Putting all of the above together, here’s my recommendation for how to best use AI tools during your onboarding journey. Note it’s just an example — your actual timeline will be quite different, depending on your prior experience as well as the task at hand. The key is to think of your onboarding process as a crawl-walk-run progression as you build your own proficiency.

Month 1 - Crawl

Use AI to build proficiency, don’t outsource understanding and thinking. Prefer to write code yourself (especially for larger, more complex changes), which forces you to think about the logic, the impact, coding style etc. and helps you learn through repetition. Make sure you feel comfortable with every line of change before sending out for review, both for your own learning and to help build trust with your teammates. Use each PR as an opportunity to read and reason through the surrounding code, as well as relevant technical documents. Take the time to think about every line in your PR and its potential impact.

DO use AI tools to explore the codebase, plan changes, making small changes, or creating a first draft.

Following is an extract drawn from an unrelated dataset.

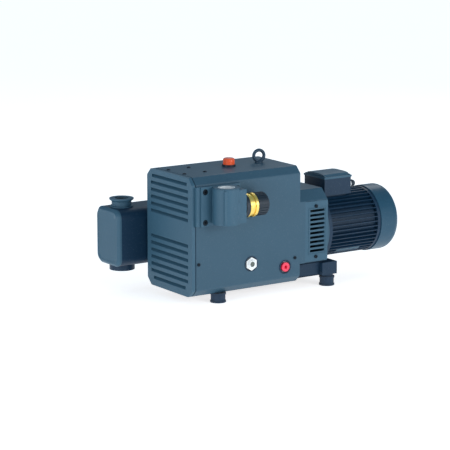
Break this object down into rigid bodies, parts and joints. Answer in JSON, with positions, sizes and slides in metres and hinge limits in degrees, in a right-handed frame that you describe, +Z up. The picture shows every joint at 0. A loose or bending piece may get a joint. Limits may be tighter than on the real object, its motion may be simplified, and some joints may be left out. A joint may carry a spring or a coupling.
{
  "type": "rotary vane vacuum pump",
  "caption": "Oil-lubricated rotary vane vacuum pump in a louvred sound hood, driven by a flange motor, with a side inlet, vacuum relief valve and exhaust silencer.",
  "frame": {"origin": "centre of the four foot threads, at floor level under the rubber feet", "axes": "+X along the shaft from the louvred front to the motor, -Y towards the inlet side, +Z up"},
  "size_m": [0.931, 0.494, 0.4495],
  "materials": {
    "paint_dark": "semi-gloss enamel",
    "paint_blue": "semi-gloss enamel",
    "paint_light": "semi-gloss enamel",
    "frame_paint": "satin powder coat",
    "rubber": "matt",
    "zinc": "zinc plated",
    "dark_screw": "black oxide",
    "forged": "dull zinc",
    "cast": "machined",
    "case_alu": "cast",
    "cooler_alu": "extruded",
    "fan_alu": "cast",
    "steel": "ground",
    "reed_steel": "polished",
    "bronze": "machined",
    "brass": "turned",
    "vane_carbon": "matt",
    "black_plastic": "moulded",
    "cap_red": "moulded",
    "plug_red": "lacquered",
    "glass_white": "moulded",
    "lens": "clear",
    "filter_media": "pleated",
    "spider_red": "elastomer",
    "winding": "varnished copper"
  },
  "bodies": {
    "machine": {"base_frame": "frame_paint", "foot_rubbers": "rubber", "foot_plates": "zinc", "hood": "paint_blue", "front_panel": "paint_light", "rear_panel": "paint_dark", "hood_screws": "zinc", "eye_bolt": "forged", "lifting_post": "steel", "oil_case": "case_alu", "sight_glass_body": "glass_white", "sight_glass_lens": "lens", "separator_box": "case_alu", "separator_cover": "case_alu", "separator_elements": "filter_media", "exhaust_reeds": "reed_steel", "filler_neck": "black_plastic", "pump_cylinder": "cast", "front_cover": "cast", "rear_cover": "cast", "cover_bolts": "zinc", "shaft_bushes": "bronze", "shaft_seal": "rubber", "oil_cooler": "cooler_alu", "intake_duct": "case_alu", "exhaust_duct": "case_alu", "inlet_block": "paint_light", "inlet_screws": "dark_screw", "check_spring": "zinc", "relief_body": "black_plastic", "relief_ring": "brass", "silencer_body": "paint_blue", "silencer_cap": "paint_light", "silencer_port": "paint_light", "silencer_core": "zinc", "bell_housing": "paint_blue", "bell_grilles": "paint_light", "grille_screws": "dark_screw", "motor_flange": "paint_dark", "motor_frame": "paint_dark", "stator": "winding", "motor_bearings": "zinc", "rear_shield": "paint_dark", "fan_cover": "paint_blue", "terminal_box": "paint_dark", "terminal_lid": "paint_light", "cable_glands": "black_plastic"},
    "rotor_group": {"rotor": "steel", "vanes": "vane_carbon", "cooling_fan": "fan_alu", "pump_hub": "cast", "coupling_spider": "spider_red"},
    "motor_group": {"motor_rotor": "steel", "motor_fan": "black_plastic", "motor_hub": "cast"},
    "inlet_disc": {"check_valve": "reed_steel"},
    "valve_poppet": {"relief_poppet": "reed_steel"},
    "valve_knob": {"relief_knob": "black_plastic"},
    "oil_cap": {"filler_cap": "cap_red"},
    "oil_plug": {"drain_plug": "plug_red"}
  },
  "joints": [
    {"name": "motor_spin", "type": "hinge", "parent": "machine", "child": "motor_group", "pos_m": [0.325, 0, 0.18], "axis": [1, 0, 0], "continuous": true},
    {"name": "rotor_spin", "type": "hinge", "parent": "machine", "child": "rotor_group", "pos_m": [-0.09, 0, 0.18], "axis": [1, 0, 0], "continuous": true},
    {"name": "inlet_disc_lift", "type": "slide", "parent": "machine", "child": "inlet_disc", "axis": [0, 0, -1], "range_m": [0, 0.01], "stiffness_N_per_m": 60, "springref_m": -0.02},
    {"name": "poppet_lift", "type": "slide", "parent": "machine", "child": "valve_poppet", "axis": [1, 0, 0], "range_m": [0, 0.006], "stiffness_N_per_m": 300, "springref_m": -0.008},
    {"name": "knob_turn", "type": "hinge", "parent": "machine", "child": "valve_knob", "pos_m": [-0.11, -0.17, 0.311], "axis": [1, 0, 0], "range_deg": [-300, 300]},
    {"name": "cap_lift", "type": "slide", "parent": "machine", "child": "oil_cap", "axis": [0, 0, 1], "range_m": [0, 0.04]},
    {"name": "drain_pull", "type": "slide", "parent": "machine", "child": "oil_plug", "axis": [0, -1, 0], "range_m": [0, 0.04]}
  ],
  "couplings": [
    {"joint": "rotor_spin", "follows": "motor_spin", "ratio": 1}
  ]
}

DON’T use agentic tools to autonomously make large, complex changes you wouldn’t feel comfortable reviewing yourself.

Month 2 - Walk

Use AI to automate your workflow, but don’t sacrifice learning for velocity. Start incorporating agentic coding tools into your core workflow, but continue to use each PR as an opportunity to improve your own understanding, and continue to take the time to think about every line in your PR and its potential impact.

DO use agentic tools to automate increasingly larger, more complex changes.

DON’T stress about fully automating or parallelizing your workflows yet. Make sure you can confidently do things right before trying to do them fast.

Month 3-4 - Run

Use AI to fully automate tasks, and experiment! Start thinking about further improving velocity. Use the proficiency you gained from the previous stages to review AI-generated code as if it came from a newly onboarded teammate.

DO explore the frontier of AI coding tools, help improve both your own workflow as well as the team’s!